The principal supermarket chains in Spain have rebuffed a government proposal to freeze prices of basic staple items temporarily to ease the inflation burden, urging the government to instead reduce taxes.
The proposal sought to reach an agreement with retailers to offer products including meat, fish and eggs at a fixed price until January. However, the initiative has also faced criticism from other business groups and politicians who see it as price regulation.
Spain’s Labour Minister, Yolanda Diaz and Consumer Minister, Alberto Garzon held talks with the sector on Monday to review the proposal, which they described as “legal and based on the competition principle.”
Yet retailers stated they were already offering several discounts and making “an extraordinary effort” to not pass on escalating costs to consumers as much as they could.
The three associations in the meeting represented most of the sector, including Carrefour, El Corte Inglés and Mercadona, Spain’s leading supermarket chain, holding a 25% share, Reuters reports.

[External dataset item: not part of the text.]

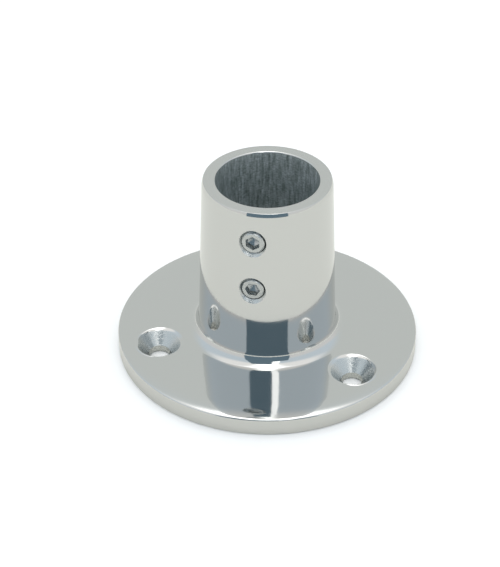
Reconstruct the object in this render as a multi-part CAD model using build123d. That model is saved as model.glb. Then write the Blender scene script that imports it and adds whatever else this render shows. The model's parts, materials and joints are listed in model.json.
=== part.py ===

“If you try to set a fixed shopping cart price, you are trying to distort the relations between the retail companies themselves and the suppliers,” head of the National Association of Large Distribution Companies (ANGED), Javier Millan-Astray said after the meeting.
“It’s inevitable that there will be an increase, but you can’t kill the messenger,” he added.
Annual inflation in Spain reached 10.3% last month and concerns over the cost of living are mounting. Recent findings by the AECAC association of manufacturers and distributors revealed 65% of consumers are now more focused on price than other factors, and 63% seek out discounts.
As such, the sector has urged the government to reduce VAT on certain products.
“We have asked minister Garzon to say today which food products have to be taxed at 21%, and which should be taxed at 10% or at 4%,” said Ignacio Garcia-Magarzo, head of supermarket association ASEDAS.